-- Records that describe objects --

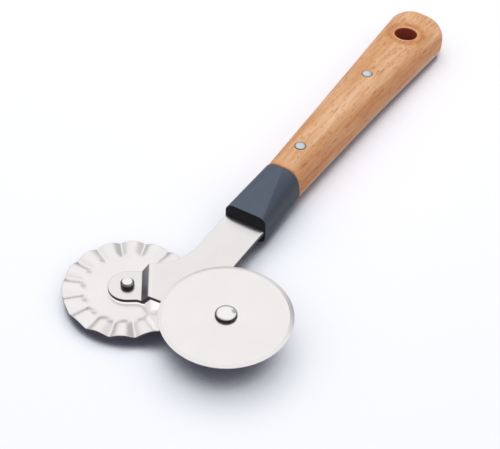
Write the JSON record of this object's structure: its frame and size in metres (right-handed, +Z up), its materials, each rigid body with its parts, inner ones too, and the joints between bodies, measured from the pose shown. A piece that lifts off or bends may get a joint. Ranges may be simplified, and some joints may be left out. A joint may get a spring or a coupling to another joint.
{
  "type": "double pastry wheel",
  "caption": "Double pastry wheel: a plain and a fluted steel wheel spin side by side on a forked steel plate with a wooden handle.",
  "frame": {"origin": "on the surface that the tool lies on, in the middle plane of the handle and halfway along the whole tool", "axes": "+Y runs from the wheels to the butt of the handle, +Z points up from the surface that the tool lies on, and +X points to the side of the plain wheel"},
  "size_m": [0.0848, 0.2151, 0.0179],
  "materials": {
    "beech": "oiled, satin",
    "slate_plastic": "matte, moulded",
    "satin_steel": "satin, finely brushed",
    "wheel_steel": "bright satin",
    "rivet_steel": "polished",
    "pin_aluminium": "satin"
  },
  "bodies": {
    "frame": {"handle": "beech", "ferrule": "slate_plastic", "fork_plate": "satin_steel", "plain_wheel_rivet": "rivet_steel", "fluted_wheel_rivet": "rivet_steel", "front_handle_pin": "pin_aluminium", "rear_handle_pin": "pin_aluminium"},
    "plain_wheel": {"plain_wheel": "wheel_steel"},
    "fluted_wheel": {"fluted_wheel": "wheel_steel"}
  },
  "joints": [
    {"name": "plain_wheel_spin", "type": "hinge", "parent": "frame", "child": "plain_wheel", "pos_m": [0.0199, -0.08505, 0.01385], "axis": [0, 0, 1], "continuous": true},
    {"name": "fluted_wheel_spin", "type": "hinge", "parent": "frame", "child": "fluted_wheel", "pos_m": [-0.0199, -0.08505, 0.00375], "axis": [0, 0, 1], "continuous": true}
  ]
}
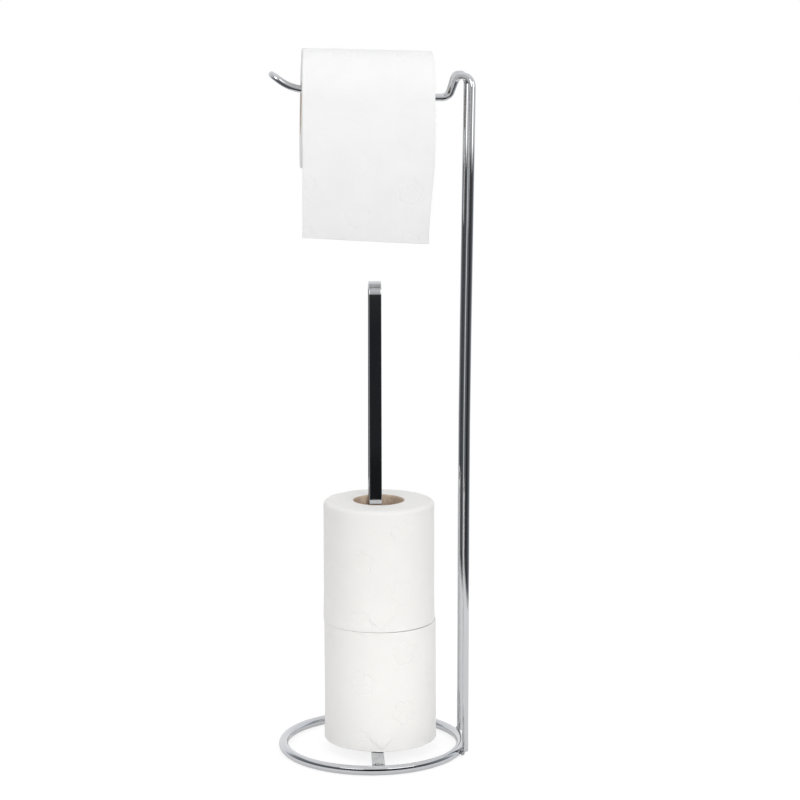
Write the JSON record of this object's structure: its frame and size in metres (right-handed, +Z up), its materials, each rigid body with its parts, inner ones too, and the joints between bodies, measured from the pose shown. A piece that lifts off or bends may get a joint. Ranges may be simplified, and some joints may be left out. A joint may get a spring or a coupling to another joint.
{
  "type": "toilet roll holder",
  "caption": "Free-standing chromed wire stand that holds one toilet roll on a side arm and spare rolls round an upright post on a ring foot.",
  "frame": {"origin": "on the floor at the centre of the base ring", "axes": "+Z up, the arm points to -X, the two uprights stand at +X, the roll's loose end hangs on the -Y side"},
  "size_m": [0.1561, 0.1494, 0.5542],
  "materials": {
    "chrome": "polished",
    "weld": "plated weld bead",
    "kraft_board": "matte",
    "tissue": "soft, faintly embossed"
  },
  "bodies": {
    "holder": {"base_ring": "chrome", "arm_frame": "chrome", "spare_roll_post": "chrome", "upright_weld_front": "weld", "upright_weld_back": "weld", "strap_weld_front": "weld", "strap_weld_back": "weld"},
    "hanging_roll": {"hanging_roll_core": "kraft_board", "hanging_roll_paper": "tissue"},
    "paper_tail": {"hanging_sheet": "tissue"},
    "lower_roll": {"lower_roll_core": "kraft_board", "lower_roll_paper": "tissue"},
    "upper_roll": {"upper_roll_core": "kraft_board", "upper_roll_paper": "tissue"}
  },
  "joints": [
    {"name": "roll_spin", "type": "hinge", "parent": "holder", "child": "hanging_roll", "pos_m": [-0.00397, 0, 0.50738], "axis": [0.9996, 0.0122, -0.0244], "range_deg": [-45, 450]},
    {"name": "tail_pull", "type": "slide", "parent": "holder", "child": "paper_tail", "axis": [0, 0, -1], "range_m": [-0.0359, 0.3585], "deforming": ["hanging_sheet"]},
    {"name": "lower_lift", "type": "slide", "parent": "holder", "child": "lower_roll", "axis": [0, 0, 1], "range_m": [0, 0.09]},
    {"name": "upper_lift", "type": "slide", "parent": "lower_roll", "child": "upper_roll", "axis": [0, 0, 1], "range_m": [0, 0.15]}
  ],
  "couplings": [
    {"joint": "tail_pull", "follows": "roll_spin", "m_per_rad": 0.0456}
  ]
}
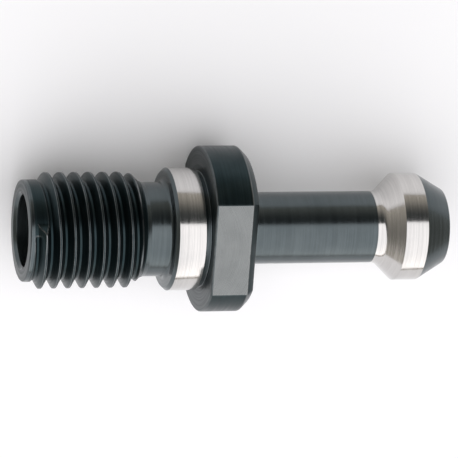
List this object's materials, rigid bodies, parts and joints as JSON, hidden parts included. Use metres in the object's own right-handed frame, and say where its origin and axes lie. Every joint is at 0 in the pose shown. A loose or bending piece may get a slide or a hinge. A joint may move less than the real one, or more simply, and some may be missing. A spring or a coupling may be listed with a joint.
{
  "type": "pull stud",
  "caption": "Pull stud for a machine-tool taper: threaded shank, ground pilot, flange with wrench flats, slim neck and a gripped head with a 45 degree shoulder.",
  "frame": {"origin": "on the stud's axis, in the plane of the flange's contact face, which seats on the end of the taper", "axes": "+X along the axis from the thread to the gripped head, +Z out of one wrench flat, so that the stud lies on the other flat"},
  "size_m": [0.06, 0.023, 0.019],
  "materials": {
    "steel": "black oxide all over, apart from the ground bright pilot, shoulder and head"
  },
  "bodies": {
    "root": {"pull_stud": "steel"}
  },
  "joints": []
}
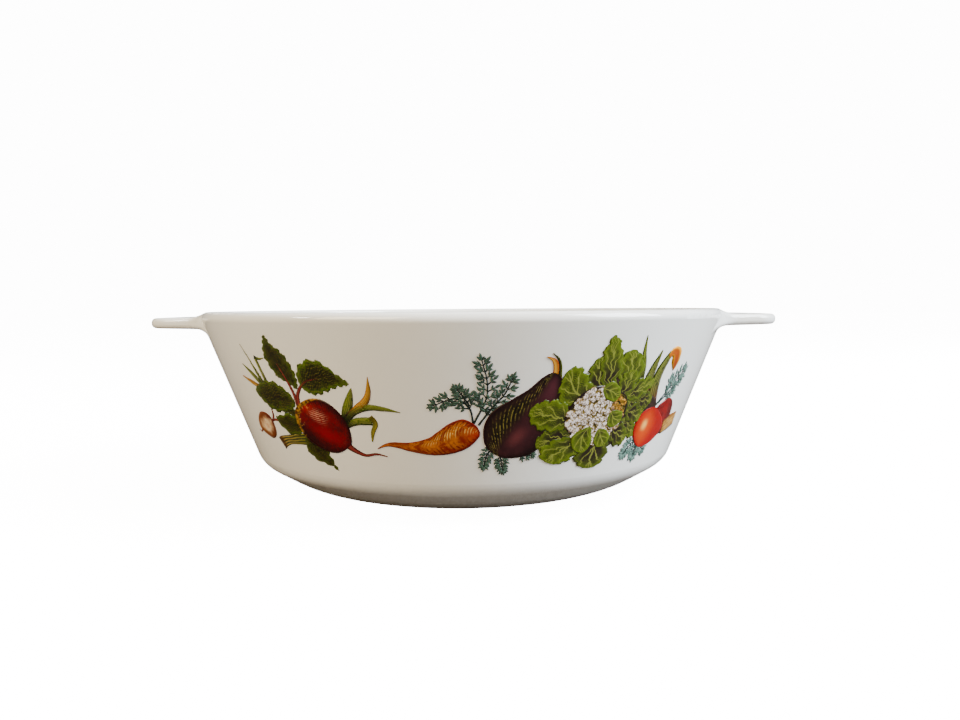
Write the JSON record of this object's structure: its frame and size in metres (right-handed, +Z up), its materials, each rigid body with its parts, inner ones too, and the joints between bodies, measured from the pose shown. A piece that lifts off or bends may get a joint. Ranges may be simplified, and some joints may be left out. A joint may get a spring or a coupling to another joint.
{
  "type": "casserole dish",
  "caption": "Round opal-glass casserole dish with sloping wall, flat tab handles at the rim and a fired-on vegetable print on front and back.",
  "frame": {"origin": "centre of the foot, on the plane that it rests on", "axes": "+Z up; +X through the two tab handles; -Y towards the front print"},
  "size_m": [0.2576, 0.2178, 0.0723],
  "materials": {
    "opal_glass": "glossy pressed opal glass",
    "leaf_enamel": "fired enamel, satin",
    "blush_enamel": "fired enamel, satin",
    "pale_enamel": "fired enamel, satin",
    "crimson_enamel": "fired enamel, satin",
    "blue_green_enamel": "fired enamel, satin",
    "orange_enamel": "fired enamel, satin",
    "plum_enamel": "fired enamel, satin",
    "red_enamel": "fired enamel, satin"
  },
  "bodies": {
    "root": {"back_aubergine": "plum_enamel", "back_aubergine_stalk": "leaf_enamel", "back_beet_leaves": "leaf_enamel", "back_beetroot": "crimson_enamel", "back_carrot": "orange_enamel", "back_carrot_fronds": "blue_green_enamel", "back_cauliflower_head": "pale_enamel", "back_cauliflower_leaves": "leaf_enamel", "back_dill": "blue_green_enamel", "back_herb_shoots": "leaf_enamel", "back_leek": "pale_enamel", "back_onion_shoots": "leaf_enamel", "back_pea_shoots": "leaf_enamel", "back_pepper": "red_enamel", "back_radish": "blush_enamel", "back_tomato": "red_enamel", "dish": "opal_glass", "front_aubergine": "plum_enamel", "front_aubergine_stalk": "leaf_enamel", "front_beet_leaves": "leaf_enamel", "front_beetroot": "crimson_enamel", "front_carrot": "orange_enamel", "front_carrot_fronds": "blue_green_enamel", "front_cauliflower_head": "pale_enamel", "front_cauliflower_leaves": "leaf_enamel", "front_dill": "blue_green_enamel", "front_herb_shoots": "leaf_enamel", "front_leek": "pale_enamel", "front_onion_shoots": "leaf_enamel", "front_pea_shoots": "leaf_enamel", "front_pepper": "red_enamel", "front_radish": "blush_enamel", "front_tomato": "red_enamel"}
  },
  "joints": []
}
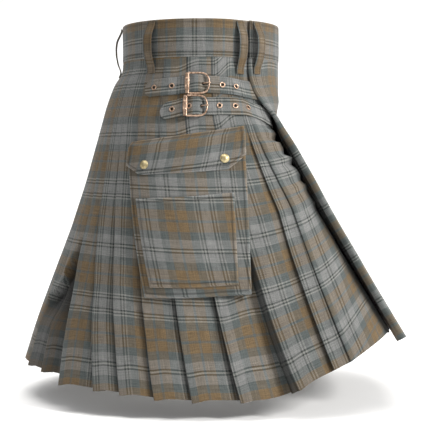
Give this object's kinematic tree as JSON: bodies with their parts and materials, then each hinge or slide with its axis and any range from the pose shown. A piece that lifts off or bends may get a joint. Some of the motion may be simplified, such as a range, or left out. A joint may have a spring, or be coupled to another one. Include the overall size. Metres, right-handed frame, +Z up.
{
  "type": "utility kilt",
  "caption": "Pleated tartan utility kilt in its worn, hollow form, with a wrapped front apron, cargo pockets, belt loops and buckled hip straps.",
  "frame": {"origin": "centre of the waist at half the height of the waistband, where the wearer holds the garment up", "axes": "+Z up along the wearer, -Y towards the wearer's front, -X towards the wearer's right, which is the side with the buckled straps"},
  "size_m": [0.57, 0.6475, 0.6023],
  "materials": {
    "skirt_tartan": "brushed twill, pressed pleats",
    "band_tartan": "brushed twill, firm",
    "strap_tartan": "brushed twill, topstitched",
    "pocket_tartan": "brushed twill, topstitched",
    "loop_cloth": "brushed twill strip",
    "copper": "antique copper, worn bright on the edges",
    "brass": "antique brass, satin"
  },
  "bodies": {
    "root": {"pleated_skirt": "skirt_tartan", "under_apron": "skirt_tartan", "over_apron": "skirt_tartan", "waistband": "band_tartan", "apron_waistband": "band_tartan", "belt_loop_back": "loop_cloth", "belt_loop_right_rear": "loop_cloth", "belt_loop_right_side": "loop_cloth", "belt_loop_apron_right": "loop_cloth", "belt_loop_apron_left": "loop_cloth", "belt_loop_left_rear": "loop_cloth", "strap_upper": "strap_tartan", "chape_upper": "strap_tartan", "buckle_upper": "copper", "prong_upper": "copper", "eyelet_upper_1": "copper", "eyelet_upper_2": "copper", "eyelet_upper_3": "copper", "eyelet_upper_4": "copper", "strap_lower": "strap_tartan", "chape_lower": "strap_tartan", "buckle_lower": "copper", "prong_lower": "copper", "eyelet_lower_1": "copper", "eyelet_lower_2": "copper", "eyelet_lower_3": "copper", "eyelet_lower_4": "copper", "pocket_right": "pocket_tartan", "pocket_patch_right": "pocket_tartan", "pocket_flap_right": "pocket_tartan", "snap_rear_right": "brass", "snap_front_right": "brass", "pocket_left": "pocket_tartan", "pocket_patch_left": "pocket_tartan", "pocket_flap_left": "pocket_tartan", "snap_rear_left": "brass", "snap_front_left": "brass"}
  },
  "joints": []
}
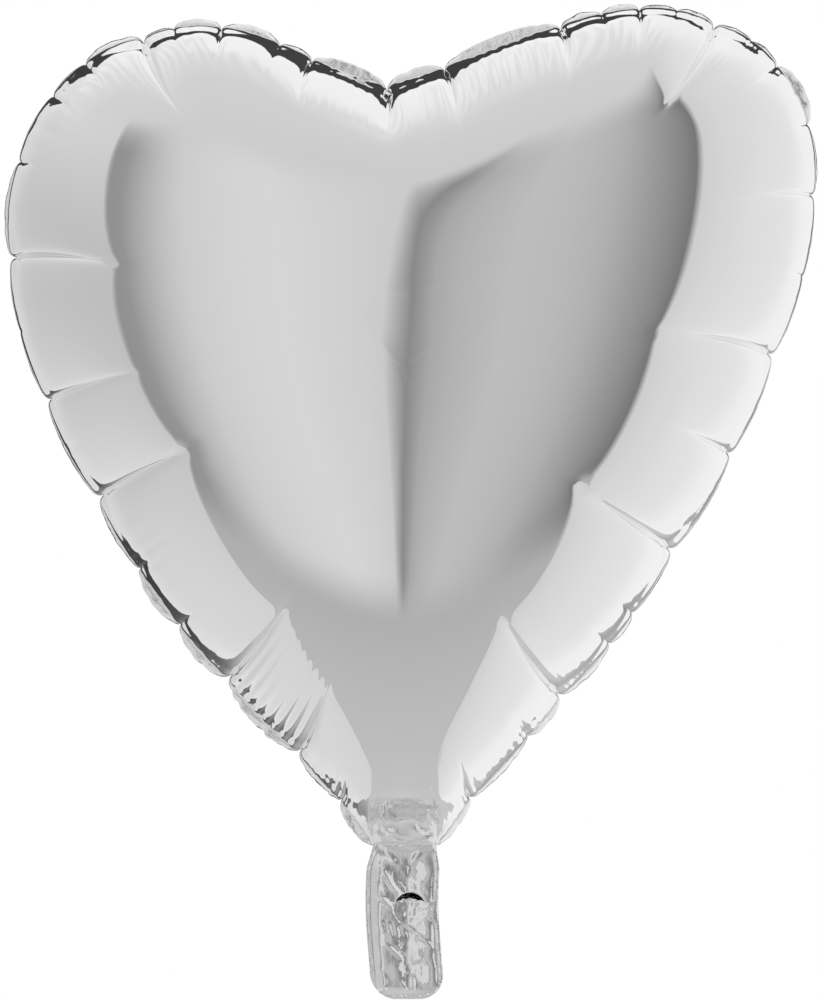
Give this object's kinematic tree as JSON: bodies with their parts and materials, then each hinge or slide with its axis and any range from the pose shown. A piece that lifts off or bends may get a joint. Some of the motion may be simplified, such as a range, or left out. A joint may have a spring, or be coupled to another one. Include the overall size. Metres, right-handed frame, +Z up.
{
  "type": "heart foil balloon",
  "caption": "Inflated heart-shaped foil balloon: two domed film panels sealed at the rim, a flat tail with a filling hole, and a lay-flat valve inside.",
  "frame": {"origin": "middle of the neck crease, where the heart narrows into the tail and the ribbon is tied", "axes": "+X to the right across the heart as seen from the front, +Y from the front film to the back film, +Z up from the tail to the lobes"},
  "size_m": [0.371, 0.156, 0.4501],
  "materials": {
    "foil": "gloss",
    "seal": "gloss",
    "tail_foil": "gloss",
    "clear_film": "gloss",
    "release_coat": "matte"
  },
  "bodies": {
    "heart": {"front_panel": "foil", "back_panel": "foil", "edge_seal": "seal"},
    "tail": {"tail_front_ply": "tail_foil", "tail_back_ply": "tail_foil", "tail_edge_seal": "seal", "valve_mouth_front_ply": "clear_film", "valve_mouth_back_ply": "clear_film", "valve_release_coat": "release_coat"},
    "valve": {"valve_front_ply": "clear_film", "valve_back_ply": "clear_film"}
  },
  "joints": [
    {"name": "tail_fold", "type": "hinge", "parent": "heart", "child": "tail", "pos_m": [0, 0, 0], "axis": [1, 0, 0], "range_deg": [-90, 90]},
    {"name": "valve_sway", "type": "hinge", "parent": "heart", "child": "valve", "pos_m": [0, 0, 0.0035], "axis": [1, 0, 0], "range_deg": [0, 68]}
  ]
}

-- Exercise instructions --
Check each line of the entries for the string "loose". Copy the lines that have it.

-- Answer to the task --
  "frame": {"origin": "on the floor at the centre of the base ring", "axes": "+Z up, the arm points to -X, the two uprights stand at +X, the roll's loose end hangs on the -Y side"},
List this object's materials, rigid bodies, parts and joints as JSON, hidden parts included. Use metres in the object's own right-handed frame, and say where its origin and axes lie. Every joint is at 0 in the pose shown. A loose or bending piece may get a slide or a hinge. A joint may move less than the real one, or more simply, and some may be missing. A spring or a coupling may be listed with a joint.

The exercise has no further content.